In another departure from current practices by the older manufacturers, the Charter Arms Bulldog XL design has the crane, the swing arm that holds the cylinder, protected in front by the frame. On a Colt or Smith, the crane is exposed.
The Bulldog XL features a shrouded ejector rod, so that a freak drop accident won’t result in a bent ejector rod which would render the gun non-functional.
The reason for the XL being an entirely different model, as opposed to just a different chambering than the existing Bulldog is that the Bulldog was pretty well minimally sized for the .44 Spl. cartridge. The move to .451-inch bullets from .429-inch ones meant a larger cylinder, and that called for a slightly larger frame. There’s still a family resemblance, but the XL variant is noticeably swollen compared to its little brother.
The unusual construction of the Charter Arms Bulldog results in a lightweight gun. The 2.5-inch barreled Bulldog XL tipped my scale at 22 ounces empty and 26 ounces with a cylinder full of 225-grain Winchester Silvertips. By contrast, my personal 2-inch Smith & Wesson Model 64, a similarly-sized six-shot .38 Spl., weighed in at 33 ounces fully loaded. That’s a good half-pound heavier.
At the range, we tried the gun with 200-grain Fiocchi cowboy load lead, flat-point ammo, CCI Blazer 200-grain Gold Dot hollow points, 225-grain Winchester Silvertips, and 250-grain Magtech flat-point cowboy ammo.

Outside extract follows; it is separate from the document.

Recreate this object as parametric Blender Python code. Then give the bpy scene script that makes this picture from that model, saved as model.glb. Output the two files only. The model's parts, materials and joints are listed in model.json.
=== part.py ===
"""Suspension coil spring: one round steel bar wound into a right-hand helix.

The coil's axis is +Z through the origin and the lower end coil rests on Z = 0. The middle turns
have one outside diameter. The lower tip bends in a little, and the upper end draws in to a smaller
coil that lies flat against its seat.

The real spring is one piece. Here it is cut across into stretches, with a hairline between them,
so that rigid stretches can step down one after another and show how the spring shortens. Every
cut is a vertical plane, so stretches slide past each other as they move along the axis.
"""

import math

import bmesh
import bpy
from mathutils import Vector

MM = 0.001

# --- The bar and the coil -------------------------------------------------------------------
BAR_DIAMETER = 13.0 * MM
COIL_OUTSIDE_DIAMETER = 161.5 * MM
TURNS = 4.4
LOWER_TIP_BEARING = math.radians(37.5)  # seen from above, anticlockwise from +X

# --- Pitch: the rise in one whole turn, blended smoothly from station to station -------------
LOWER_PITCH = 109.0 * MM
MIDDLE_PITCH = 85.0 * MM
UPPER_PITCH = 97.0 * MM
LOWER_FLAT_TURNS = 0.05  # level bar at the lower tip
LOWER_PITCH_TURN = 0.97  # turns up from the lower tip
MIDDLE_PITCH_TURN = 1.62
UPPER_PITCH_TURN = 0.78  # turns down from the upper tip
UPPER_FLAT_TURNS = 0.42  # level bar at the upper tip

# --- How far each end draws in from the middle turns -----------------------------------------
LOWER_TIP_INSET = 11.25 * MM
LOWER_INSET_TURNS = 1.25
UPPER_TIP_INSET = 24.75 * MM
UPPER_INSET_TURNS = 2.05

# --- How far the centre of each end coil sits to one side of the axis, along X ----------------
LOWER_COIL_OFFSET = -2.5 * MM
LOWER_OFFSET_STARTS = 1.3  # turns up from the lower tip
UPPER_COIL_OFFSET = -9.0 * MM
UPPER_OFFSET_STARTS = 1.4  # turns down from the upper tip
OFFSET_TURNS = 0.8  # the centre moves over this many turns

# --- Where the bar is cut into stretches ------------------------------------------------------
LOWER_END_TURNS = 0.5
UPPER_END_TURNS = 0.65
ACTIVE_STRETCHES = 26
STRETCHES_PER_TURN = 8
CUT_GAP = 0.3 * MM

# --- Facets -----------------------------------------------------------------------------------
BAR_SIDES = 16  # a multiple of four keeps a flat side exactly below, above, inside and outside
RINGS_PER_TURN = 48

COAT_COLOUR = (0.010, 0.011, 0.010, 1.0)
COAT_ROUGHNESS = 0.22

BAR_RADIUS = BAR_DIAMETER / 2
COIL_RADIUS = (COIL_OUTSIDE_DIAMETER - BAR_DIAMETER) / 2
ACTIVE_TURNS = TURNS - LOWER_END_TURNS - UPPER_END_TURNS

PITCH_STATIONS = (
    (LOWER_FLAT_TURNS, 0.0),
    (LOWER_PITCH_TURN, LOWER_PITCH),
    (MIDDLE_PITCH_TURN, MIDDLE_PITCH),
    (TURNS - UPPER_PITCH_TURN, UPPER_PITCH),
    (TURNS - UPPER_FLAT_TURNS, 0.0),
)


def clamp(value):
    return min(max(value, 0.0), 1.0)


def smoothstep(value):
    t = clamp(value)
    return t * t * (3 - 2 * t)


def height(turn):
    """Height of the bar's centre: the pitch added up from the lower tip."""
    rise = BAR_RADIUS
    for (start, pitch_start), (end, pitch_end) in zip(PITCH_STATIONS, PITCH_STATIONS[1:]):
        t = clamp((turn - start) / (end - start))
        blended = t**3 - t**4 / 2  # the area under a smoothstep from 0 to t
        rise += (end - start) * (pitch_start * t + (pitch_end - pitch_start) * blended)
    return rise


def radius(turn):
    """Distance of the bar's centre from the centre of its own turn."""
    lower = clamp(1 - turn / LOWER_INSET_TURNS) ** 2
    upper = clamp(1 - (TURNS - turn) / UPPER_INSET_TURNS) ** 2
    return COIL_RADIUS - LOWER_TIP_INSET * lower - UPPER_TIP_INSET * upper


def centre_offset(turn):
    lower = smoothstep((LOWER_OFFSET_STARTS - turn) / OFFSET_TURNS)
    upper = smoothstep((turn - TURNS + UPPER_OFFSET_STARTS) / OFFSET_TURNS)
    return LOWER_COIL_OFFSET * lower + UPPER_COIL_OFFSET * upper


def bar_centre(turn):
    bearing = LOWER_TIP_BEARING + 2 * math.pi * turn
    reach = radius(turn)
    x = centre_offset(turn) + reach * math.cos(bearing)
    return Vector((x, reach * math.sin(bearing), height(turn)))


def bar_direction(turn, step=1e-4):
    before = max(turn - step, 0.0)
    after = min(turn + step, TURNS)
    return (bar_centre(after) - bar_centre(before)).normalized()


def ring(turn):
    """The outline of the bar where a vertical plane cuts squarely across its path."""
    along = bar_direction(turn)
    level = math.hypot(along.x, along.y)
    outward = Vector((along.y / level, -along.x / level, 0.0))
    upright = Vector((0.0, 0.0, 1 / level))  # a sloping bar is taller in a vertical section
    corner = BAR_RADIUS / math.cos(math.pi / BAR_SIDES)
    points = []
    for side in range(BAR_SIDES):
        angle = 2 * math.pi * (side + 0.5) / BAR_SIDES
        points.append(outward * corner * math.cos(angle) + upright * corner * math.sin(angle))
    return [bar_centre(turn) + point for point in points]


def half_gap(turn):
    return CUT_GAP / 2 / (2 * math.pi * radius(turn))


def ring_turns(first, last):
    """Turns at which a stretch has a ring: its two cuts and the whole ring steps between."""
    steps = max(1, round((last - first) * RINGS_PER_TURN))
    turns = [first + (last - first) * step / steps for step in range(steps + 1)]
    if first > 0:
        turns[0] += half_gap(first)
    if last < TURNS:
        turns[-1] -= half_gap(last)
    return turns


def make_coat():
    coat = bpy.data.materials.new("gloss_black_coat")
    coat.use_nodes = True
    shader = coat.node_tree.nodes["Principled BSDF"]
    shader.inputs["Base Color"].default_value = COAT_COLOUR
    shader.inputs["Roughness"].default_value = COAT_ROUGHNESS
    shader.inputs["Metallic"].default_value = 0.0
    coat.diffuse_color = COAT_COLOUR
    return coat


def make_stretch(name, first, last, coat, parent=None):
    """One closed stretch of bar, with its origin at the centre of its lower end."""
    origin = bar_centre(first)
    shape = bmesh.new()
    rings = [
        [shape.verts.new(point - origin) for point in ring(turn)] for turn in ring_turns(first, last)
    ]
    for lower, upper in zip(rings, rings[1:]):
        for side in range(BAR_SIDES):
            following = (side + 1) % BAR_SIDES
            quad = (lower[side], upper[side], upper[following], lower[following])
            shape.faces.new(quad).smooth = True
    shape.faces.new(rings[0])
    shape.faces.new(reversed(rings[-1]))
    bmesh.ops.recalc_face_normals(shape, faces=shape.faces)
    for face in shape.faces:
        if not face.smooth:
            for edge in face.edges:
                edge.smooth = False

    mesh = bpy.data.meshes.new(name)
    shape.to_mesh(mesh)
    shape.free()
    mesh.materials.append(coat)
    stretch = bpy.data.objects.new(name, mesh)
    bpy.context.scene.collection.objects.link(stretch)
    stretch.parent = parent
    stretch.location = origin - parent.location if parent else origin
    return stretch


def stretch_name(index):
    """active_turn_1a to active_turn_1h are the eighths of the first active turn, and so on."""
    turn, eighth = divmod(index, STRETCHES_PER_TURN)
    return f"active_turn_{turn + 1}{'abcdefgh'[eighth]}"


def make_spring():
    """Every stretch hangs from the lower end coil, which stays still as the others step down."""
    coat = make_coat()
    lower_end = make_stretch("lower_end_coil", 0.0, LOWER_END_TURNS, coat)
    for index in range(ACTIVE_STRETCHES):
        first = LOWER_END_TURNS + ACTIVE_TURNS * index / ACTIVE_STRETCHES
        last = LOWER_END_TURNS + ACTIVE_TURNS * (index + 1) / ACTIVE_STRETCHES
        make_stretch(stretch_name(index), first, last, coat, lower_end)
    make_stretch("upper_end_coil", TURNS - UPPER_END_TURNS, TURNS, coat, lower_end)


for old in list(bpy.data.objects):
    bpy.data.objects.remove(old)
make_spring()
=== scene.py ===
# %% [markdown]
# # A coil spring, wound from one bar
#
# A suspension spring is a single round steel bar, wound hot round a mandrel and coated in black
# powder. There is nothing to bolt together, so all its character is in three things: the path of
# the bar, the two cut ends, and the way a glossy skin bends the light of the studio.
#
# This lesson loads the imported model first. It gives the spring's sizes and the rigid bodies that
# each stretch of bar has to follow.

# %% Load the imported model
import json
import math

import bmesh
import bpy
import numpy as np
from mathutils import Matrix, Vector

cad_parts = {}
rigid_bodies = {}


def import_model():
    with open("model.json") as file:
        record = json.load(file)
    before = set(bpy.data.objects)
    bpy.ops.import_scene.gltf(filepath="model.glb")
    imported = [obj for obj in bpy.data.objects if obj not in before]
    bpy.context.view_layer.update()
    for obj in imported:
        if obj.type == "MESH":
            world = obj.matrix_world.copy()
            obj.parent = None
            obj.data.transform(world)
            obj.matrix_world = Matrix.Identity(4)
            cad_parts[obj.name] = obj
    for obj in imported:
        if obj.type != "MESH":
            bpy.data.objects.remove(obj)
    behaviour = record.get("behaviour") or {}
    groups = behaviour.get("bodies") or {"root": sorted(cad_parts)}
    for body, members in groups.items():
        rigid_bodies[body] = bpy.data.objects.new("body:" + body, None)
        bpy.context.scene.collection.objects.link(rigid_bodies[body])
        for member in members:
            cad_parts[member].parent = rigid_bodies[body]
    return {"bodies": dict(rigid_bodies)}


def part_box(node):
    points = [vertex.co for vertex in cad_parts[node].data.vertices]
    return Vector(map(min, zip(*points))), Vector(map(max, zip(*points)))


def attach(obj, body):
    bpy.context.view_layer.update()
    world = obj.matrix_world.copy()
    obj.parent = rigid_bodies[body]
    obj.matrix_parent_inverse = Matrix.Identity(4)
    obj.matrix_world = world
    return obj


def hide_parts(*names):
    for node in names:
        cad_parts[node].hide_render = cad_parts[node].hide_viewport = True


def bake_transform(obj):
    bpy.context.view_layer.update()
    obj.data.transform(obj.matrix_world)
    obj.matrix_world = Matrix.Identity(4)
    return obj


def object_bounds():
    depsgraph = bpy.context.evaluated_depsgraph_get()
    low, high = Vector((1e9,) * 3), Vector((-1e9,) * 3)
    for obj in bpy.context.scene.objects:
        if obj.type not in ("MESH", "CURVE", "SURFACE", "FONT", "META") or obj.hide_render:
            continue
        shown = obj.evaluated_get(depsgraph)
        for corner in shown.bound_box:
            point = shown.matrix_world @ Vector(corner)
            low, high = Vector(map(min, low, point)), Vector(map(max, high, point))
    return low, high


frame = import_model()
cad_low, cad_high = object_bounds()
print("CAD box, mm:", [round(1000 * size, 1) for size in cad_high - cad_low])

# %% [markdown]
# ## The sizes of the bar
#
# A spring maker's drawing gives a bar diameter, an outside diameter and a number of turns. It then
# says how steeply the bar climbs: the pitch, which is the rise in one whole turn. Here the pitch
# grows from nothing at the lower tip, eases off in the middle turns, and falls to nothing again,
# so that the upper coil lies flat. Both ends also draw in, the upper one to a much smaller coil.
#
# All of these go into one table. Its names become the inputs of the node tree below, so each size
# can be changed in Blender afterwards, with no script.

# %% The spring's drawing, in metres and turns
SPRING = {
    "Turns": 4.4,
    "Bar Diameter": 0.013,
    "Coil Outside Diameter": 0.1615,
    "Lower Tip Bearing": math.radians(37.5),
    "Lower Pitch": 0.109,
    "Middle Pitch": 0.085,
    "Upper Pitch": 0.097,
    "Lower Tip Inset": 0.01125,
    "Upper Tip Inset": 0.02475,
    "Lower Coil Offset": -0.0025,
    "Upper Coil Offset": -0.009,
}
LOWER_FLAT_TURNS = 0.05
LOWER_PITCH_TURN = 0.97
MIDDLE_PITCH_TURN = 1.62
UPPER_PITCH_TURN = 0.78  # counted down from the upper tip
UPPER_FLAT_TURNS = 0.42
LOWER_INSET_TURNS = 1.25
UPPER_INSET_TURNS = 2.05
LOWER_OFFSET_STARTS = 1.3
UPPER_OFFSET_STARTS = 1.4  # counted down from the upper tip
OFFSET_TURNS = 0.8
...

The 200-grain and 225-grain ammo shot point-of-aim/point-of-impact out to 15 yards, although the Silvertips had a bunch of muzzle flash and noticeably worse recoil.
The 250-grain loads recoiled enough to be uncomfortable to shoot. Rarely did anybody feel like putting more than a cylinder or two through at one sitting. That’s okay, though, because at anything past 5 yards, where the 250-grain bullets landed relative to the sight picture was pretty much random. In my experience with smaller-framed, big-bore revolvers, they rarely play well with heavier bullets.
Unlike tests where I put as much as a couple of cases of ammo through a gun, this one was finished up with 170 rounds fired. Unless one reloads, .45 Colt is super expensive and at any rate, a hard-recoiling, compact, lightweight, defensive revolver like the Charter Arms Bulldog XL is unlikely to see thousands upon thousands of rounds fired in competition and classes.
The gun only had one true functional issue: .45 Colt is known for its very narrow rims and demands good ejection habits in a double-action wheelgun to keep the ejector from popping over the rim and tying up the gun with a spent case under the star. Fortunately this did not occur at any point in our test. However once we did have a spent case get fouled on the rubber grips, which are clearanced to prevent this from happening, but apparently not clearanced enough.
The trigger is heavy, which is to be expected from a factory double-action pull on a small revolver, but it’s also gritty. This will polish out with use, and had indeed noticeably smoothed by the end of the test, Until it does, it’s a reminder that this gun has an MSRP of $433 and street prices even lower than that.
If you want a compact .45 Colt revolver, however, the Charter Arms Bulldog XL is currently the only game in town that doesn’t come with a cylinder distended to accept shotshells.